Problem to work on:
Write out, word for word, only the data from its first line to the line containing "---- landau irons".

Recorded data:

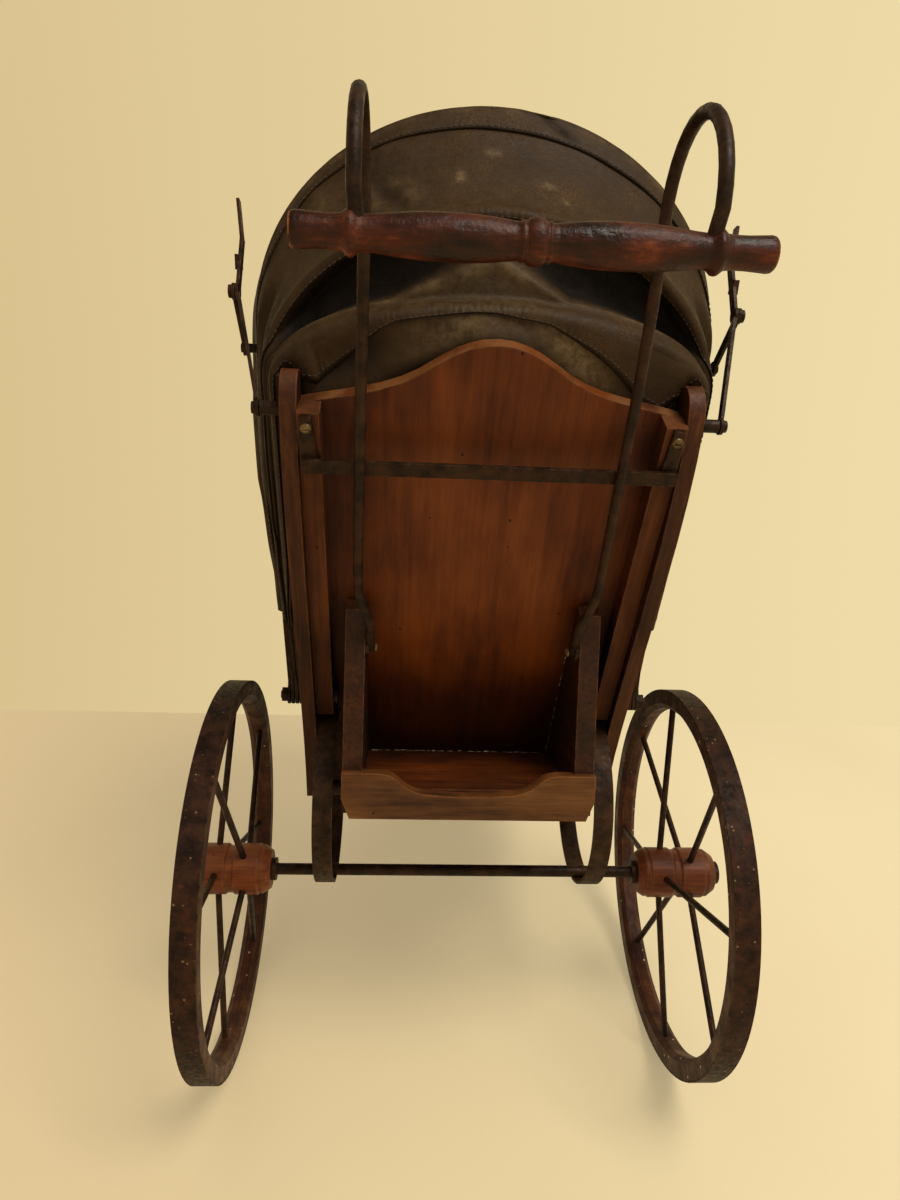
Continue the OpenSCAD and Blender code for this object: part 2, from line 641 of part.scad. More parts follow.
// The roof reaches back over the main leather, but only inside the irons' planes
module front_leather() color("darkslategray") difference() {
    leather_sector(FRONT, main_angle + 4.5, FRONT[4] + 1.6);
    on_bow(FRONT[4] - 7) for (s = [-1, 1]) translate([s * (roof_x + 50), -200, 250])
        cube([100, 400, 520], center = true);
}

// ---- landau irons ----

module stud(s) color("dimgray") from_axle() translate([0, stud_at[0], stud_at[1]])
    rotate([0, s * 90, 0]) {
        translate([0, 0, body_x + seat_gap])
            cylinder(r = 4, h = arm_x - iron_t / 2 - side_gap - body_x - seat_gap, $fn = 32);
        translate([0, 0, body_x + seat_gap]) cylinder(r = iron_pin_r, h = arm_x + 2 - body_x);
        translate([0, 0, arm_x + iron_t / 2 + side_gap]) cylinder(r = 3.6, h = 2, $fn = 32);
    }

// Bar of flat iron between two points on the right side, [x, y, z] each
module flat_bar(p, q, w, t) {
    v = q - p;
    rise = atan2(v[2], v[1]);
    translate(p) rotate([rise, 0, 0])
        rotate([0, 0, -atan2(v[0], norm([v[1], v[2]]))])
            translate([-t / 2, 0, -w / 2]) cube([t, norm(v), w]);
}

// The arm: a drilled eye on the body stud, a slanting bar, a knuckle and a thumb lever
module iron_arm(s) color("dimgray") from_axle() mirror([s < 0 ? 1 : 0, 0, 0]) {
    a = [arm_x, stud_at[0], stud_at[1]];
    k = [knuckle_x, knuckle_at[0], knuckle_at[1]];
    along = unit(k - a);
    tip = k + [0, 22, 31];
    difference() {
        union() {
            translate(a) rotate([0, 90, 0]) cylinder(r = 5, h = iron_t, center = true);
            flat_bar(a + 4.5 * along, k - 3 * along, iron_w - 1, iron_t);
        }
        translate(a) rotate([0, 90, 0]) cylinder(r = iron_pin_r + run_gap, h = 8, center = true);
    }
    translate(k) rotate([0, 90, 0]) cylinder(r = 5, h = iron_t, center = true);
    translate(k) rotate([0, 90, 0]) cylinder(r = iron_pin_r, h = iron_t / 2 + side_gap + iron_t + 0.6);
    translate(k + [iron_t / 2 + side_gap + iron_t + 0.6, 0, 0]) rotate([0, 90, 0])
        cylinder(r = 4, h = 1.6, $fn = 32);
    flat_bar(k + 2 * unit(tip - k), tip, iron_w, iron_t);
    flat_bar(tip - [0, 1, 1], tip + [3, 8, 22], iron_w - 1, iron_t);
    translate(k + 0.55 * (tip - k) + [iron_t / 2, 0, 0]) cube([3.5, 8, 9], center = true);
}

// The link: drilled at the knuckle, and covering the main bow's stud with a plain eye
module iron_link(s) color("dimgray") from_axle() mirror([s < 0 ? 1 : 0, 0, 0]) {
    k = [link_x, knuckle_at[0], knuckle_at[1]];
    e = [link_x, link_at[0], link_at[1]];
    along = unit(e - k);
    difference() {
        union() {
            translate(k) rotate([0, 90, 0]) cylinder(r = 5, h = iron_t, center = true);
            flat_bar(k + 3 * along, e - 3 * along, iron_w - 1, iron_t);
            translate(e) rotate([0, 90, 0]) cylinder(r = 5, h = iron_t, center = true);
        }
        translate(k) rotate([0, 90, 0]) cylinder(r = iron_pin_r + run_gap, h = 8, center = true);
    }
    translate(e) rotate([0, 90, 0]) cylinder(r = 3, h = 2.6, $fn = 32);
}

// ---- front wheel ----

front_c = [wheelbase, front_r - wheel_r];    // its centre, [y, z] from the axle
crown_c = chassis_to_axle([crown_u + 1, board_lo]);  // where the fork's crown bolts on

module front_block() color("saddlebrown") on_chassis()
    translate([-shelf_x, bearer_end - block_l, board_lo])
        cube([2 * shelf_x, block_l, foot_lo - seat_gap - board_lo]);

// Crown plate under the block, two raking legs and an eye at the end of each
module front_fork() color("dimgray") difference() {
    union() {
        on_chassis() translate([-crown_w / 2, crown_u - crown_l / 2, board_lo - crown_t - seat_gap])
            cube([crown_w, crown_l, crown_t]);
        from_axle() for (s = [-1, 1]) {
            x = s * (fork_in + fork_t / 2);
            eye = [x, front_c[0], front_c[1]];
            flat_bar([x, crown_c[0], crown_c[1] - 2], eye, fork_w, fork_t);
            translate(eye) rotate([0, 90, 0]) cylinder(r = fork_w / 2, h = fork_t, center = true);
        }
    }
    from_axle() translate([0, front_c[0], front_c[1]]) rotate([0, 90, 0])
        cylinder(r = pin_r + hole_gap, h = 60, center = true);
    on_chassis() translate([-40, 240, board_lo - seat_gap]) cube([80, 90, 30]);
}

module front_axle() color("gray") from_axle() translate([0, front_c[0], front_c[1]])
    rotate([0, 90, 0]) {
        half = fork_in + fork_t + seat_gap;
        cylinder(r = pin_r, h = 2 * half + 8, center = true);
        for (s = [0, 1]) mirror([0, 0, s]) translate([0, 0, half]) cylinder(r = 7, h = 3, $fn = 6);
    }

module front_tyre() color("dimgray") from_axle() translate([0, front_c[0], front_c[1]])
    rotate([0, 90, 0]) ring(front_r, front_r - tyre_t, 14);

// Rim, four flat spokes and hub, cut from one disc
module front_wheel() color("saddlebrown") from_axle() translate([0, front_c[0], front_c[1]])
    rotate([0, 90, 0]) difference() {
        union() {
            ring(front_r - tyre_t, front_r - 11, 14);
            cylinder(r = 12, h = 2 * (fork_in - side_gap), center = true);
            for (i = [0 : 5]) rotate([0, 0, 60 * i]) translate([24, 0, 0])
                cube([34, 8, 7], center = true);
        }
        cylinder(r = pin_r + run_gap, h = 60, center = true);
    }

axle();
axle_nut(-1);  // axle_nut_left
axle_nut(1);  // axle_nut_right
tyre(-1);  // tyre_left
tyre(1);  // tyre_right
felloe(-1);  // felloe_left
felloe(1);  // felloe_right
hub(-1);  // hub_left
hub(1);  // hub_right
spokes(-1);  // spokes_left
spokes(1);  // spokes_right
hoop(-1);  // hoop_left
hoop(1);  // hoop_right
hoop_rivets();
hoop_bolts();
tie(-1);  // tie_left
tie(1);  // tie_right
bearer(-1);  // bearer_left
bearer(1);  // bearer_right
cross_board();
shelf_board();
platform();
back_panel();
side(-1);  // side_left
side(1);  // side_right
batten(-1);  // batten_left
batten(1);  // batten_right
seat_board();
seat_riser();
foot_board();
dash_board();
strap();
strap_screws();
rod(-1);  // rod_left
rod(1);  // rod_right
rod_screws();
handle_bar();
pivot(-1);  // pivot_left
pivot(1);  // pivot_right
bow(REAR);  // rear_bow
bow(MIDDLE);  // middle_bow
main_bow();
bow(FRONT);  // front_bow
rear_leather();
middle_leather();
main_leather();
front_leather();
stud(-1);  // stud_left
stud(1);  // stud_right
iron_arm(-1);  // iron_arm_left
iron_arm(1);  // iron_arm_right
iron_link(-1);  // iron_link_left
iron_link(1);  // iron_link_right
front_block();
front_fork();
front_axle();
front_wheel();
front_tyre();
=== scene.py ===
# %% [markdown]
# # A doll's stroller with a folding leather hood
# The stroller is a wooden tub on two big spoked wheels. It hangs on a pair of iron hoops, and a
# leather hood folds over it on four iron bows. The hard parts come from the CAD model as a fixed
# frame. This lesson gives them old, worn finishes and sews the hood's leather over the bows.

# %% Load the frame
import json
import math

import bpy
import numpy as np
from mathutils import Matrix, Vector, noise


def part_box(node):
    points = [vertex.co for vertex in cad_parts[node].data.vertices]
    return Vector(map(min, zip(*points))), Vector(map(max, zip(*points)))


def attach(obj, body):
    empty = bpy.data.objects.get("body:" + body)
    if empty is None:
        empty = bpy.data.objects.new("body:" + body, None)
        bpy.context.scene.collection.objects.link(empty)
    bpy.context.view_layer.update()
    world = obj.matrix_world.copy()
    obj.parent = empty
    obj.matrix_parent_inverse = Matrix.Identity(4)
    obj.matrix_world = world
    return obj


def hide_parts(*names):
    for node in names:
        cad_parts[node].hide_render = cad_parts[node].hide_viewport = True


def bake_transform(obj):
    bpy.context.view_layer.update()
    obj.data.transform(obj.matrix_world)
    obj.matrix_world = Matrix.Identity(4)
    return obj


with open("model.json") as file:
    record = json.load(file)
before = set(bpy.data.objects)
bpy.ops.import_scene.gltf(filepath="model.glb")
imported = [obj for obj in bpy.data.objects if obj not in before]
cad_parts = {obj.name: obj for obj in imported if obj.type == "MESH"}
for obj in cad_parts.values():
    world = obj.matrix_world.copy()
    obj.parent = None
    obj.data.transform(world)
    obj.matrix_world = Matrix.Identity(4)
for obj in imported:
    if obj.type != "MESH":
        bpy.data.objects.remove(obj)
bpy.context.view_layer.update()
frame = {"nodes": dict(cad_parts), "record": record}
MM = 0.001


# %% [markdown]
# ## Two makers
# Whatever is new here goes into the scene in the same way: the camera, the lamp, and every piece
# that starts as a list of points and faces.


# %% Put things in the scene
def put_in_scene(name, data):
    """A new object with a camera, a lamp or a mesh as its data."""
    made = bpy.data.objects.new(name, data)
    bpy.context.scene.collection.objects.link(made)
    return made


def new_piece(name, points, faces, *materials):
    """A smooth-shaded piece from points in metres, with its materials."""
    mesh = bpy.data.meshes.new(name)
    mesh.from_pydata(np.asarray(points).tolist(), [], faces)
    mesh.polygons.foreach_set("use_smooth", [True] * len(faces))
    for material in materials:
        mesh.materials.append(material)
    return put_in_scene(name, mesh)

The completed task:
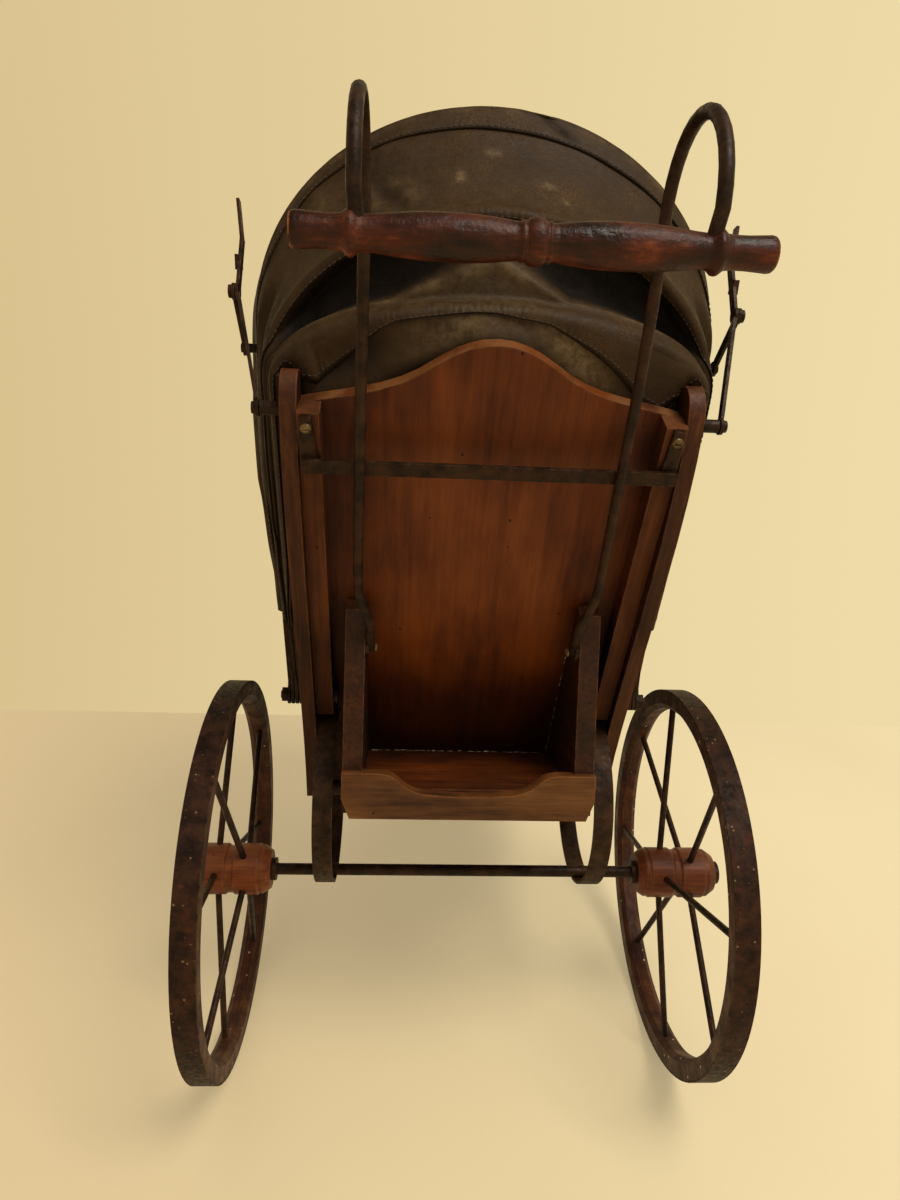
Continue the OpenSCAD and Blender code for this object: part 2, from line 641 of part.scad. More parts follow.
// The roof reaches back over the main leather, but only inside the irons' planes
module front_leather() color("darkslategray") difference() {
    leather_sector(FRONT, main_angle + 4.5, FRONT[4] + 1.6);
    on_bow(FRONT[4] - 7) for (s = [-1, 1]) translate([s * (roof_x + 50), -200, 250])
        cube([100, 400, 520], center = true);
}

// ---- landau irons ----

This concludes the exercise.